Early-20th-century artists, also revelled in the narrative and theatrical possibilities of photography. In Les Larmes, Man Ray has sprinkled the face of his model with dewdroplike “tears”, and in Self-Portrait With Dead Nude he buries his own face in the body of a naked woman. Naked women appear frequently in this show's historic photos. Just as pornographers quickly grasped the camera's titillating potential, supposedly legitimate artists devised narratives to justify their own clammy voyeurism. Harold Kells's 1930 Death of Cleopatra and Lejaren A. Hiller's Etienne Gourmelen, circa 1927, depict pseudohistorical sets draped with unclothed female figures.
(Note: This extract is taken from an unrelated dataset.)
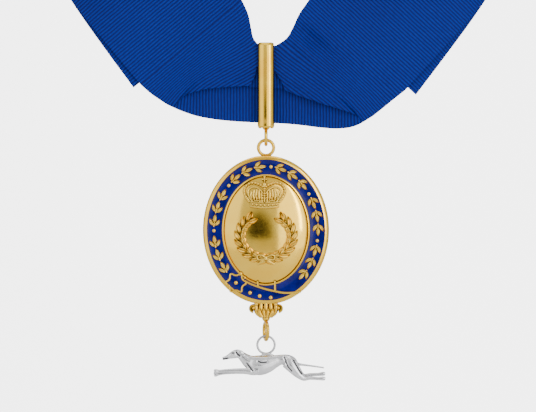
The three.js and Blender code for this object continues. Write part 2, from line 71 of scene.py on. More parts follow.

As the exhibition demonstrates, the narrative impulse in photography was discredited by mid-20th-century modernists and mostly disappeared from fine-art photography for a few decades. During this period, however, it surfaced in the realm of popular culture, sometimes in news photos (apparently, Weegee strategically placed the scowling spectator next to the wealthy operagoers in his famous image The Critic) and certainly in advertising. In Paul Outerbridge Jr.'s 1939 colour print The Coffee Drinkers, a happy klatch of business-suited men sit around a kitchen table, holding cups and cigarettes and projecting Caucasian manliness.

In Michael Snow's Flash! 20:49, 15/6/2001, chaos descends on a middle-aged white couple seated in a restaurant. Wine spills, plates, glasses, and dinner buns fly through the air, a big wind messes the woman's hair, a wet leaf clings to the man's sleeve. And yet they smile and smile, as oblivious to disaster.
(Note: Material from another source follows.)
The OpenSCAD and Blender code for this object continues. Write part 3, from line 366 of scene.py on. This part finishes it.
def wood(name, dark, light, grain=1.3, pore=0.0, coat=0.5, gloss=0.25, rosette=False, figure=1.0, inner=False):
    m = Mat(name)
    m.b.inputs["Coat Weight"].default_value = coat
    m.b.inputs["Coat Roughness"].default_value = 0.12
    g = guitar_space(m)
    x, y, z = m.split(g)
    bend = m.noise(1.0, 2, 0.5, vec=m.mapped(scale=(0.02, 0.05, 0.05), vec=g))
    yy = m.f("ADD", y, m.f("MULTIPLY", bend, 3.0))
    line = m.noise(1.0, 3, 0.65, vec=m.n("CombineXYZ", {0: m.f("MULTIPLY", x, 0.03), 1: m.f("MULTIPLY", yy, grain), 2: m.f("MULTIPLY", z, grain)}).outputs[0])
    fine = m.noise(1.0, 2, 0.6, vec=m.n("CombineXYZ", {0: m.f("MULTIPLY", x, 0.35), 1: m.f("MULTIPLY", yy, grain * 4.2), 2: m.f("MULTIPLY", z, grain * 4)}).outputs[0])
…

Snow was in the vanguard of contemporary artists who experimented with multiple media, including film, and in the last few decades still photographers have come more and more to weave cinematic references and techniques into their increasingly large-scale and colour-saturated work. Wall was an early exponent of the screen-sized photo and the film-style shoot. More recently, Crewdson has acknowledged the influence of Alfred Hitchcock and other famed directors upon his self-consciously spooky picture-making.

Curiously, Vancouver's place in the rebirth of staged photography is not fully acknowledged by the exhibition's organizers. Wall is represented solely by one of his lesser works, The Vampires' Picnic, and many of our best artists are not seen at all. The Vancouver Art Gallery has somewhat compensated by adding important works by Jin-me Yoon, Tim Lee, Rodney Graham, Judy Radul, and Kevin Madill.
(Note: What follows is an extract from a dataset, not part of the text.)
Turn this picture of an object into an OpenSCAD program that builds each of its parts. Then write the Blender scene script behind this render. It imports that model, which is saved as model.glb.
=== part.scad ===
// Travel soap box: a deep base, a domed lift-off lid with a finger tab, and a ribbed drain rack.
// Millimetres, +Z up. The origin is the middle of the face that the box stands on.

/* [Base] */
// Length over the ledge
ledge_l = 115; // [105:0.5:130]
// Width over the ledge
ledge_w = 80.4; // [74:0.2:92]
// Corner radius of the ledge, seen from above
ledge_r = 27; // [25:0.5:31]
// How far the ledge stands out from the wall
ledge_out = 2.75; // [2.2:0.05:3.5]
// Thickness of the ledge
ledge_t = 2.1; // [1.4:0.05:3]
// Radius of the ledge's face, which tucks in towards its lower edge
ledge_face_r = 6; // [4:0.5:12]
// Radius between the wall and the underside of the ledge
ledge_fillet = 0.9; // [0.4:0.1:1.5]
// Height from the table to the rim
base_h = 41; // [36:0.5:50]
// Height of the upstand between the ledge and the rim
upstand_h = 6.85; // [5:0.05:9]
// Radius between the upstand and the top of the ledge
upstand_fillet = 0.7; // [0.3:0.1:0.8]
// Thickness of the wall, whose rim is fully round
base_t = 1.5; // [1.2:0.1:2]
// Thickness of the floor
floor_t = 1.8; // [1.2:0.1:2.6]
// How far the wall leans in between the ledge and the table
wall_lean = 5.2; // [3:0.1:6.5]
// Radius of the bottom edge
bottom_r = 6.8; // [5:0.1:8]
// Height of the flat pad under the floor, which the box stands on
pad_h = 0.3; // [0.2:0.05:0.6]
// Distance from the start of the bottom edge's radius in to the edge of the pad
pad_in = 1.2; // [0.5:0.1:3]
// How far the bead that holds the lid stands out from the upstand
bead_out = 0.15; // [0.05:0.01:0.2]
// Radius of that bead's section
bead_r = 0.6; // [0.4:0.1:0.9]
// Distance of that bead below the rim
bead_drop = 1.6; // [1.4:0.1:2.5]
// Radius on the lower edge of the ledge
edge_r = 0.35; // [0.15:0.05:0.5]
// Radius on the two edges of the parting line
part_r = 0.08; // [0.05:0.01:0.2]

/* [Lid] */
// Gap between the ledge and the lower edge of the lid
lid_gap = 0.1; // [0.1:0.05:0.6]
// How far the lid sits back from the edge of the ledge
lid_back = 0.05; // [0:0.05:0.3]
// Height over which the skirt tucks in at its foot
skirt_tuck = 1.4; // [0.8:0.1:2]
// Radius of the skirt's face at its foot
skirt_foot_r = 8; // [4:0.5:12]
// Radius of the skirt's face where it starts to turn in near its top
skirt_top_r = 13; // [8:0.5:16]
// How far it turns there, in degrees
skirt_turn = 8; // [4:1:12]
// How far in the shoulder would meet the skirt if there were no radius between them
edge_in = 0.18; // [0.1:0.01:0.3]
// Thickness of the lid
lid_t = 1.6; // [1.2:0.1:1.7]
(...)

A significant aspect of postmodern photography is its art-historical frame of reference, especially its reconsideration of iconic paintings. The show includes Anne Zahalka's take on The Arnolfini Portrait by Jan van Eyck; Adi Nes's reworking of Leonardo da Vinci's Last Supper; and Yasumasa Morimura's Portrait (Futago), in which the artist plays both the white prostitute and the black maid of Edouard Manet's Olympia.

The most powerful art-historical restagings in the show, however, take the form of video and sound: Bill Viola's The Greeting, inspired by Jacopo da Pontormo's The Visitation; and 89 Seconds at Alcazar by Eve Sussman and the Rufus Corporation, a live-action re-creation of Las Meninas by Diego Velázquez. Using costumed actors on a bare-bones set, Sussman's work deftly evokes the painting's extraordinary sense of character and depth of atmosphere.

The wonder, intimacy, and immersiveness of 89 Seconds reminded me of something Kevin Kerr, of Electric Company Theatre, said at a recent public forum at the VAG: that the economy of theatre forces the audience to become imaginative. This is true of the best works in Acting the Part: their subtleties rather than their excesses are what engage us most fully.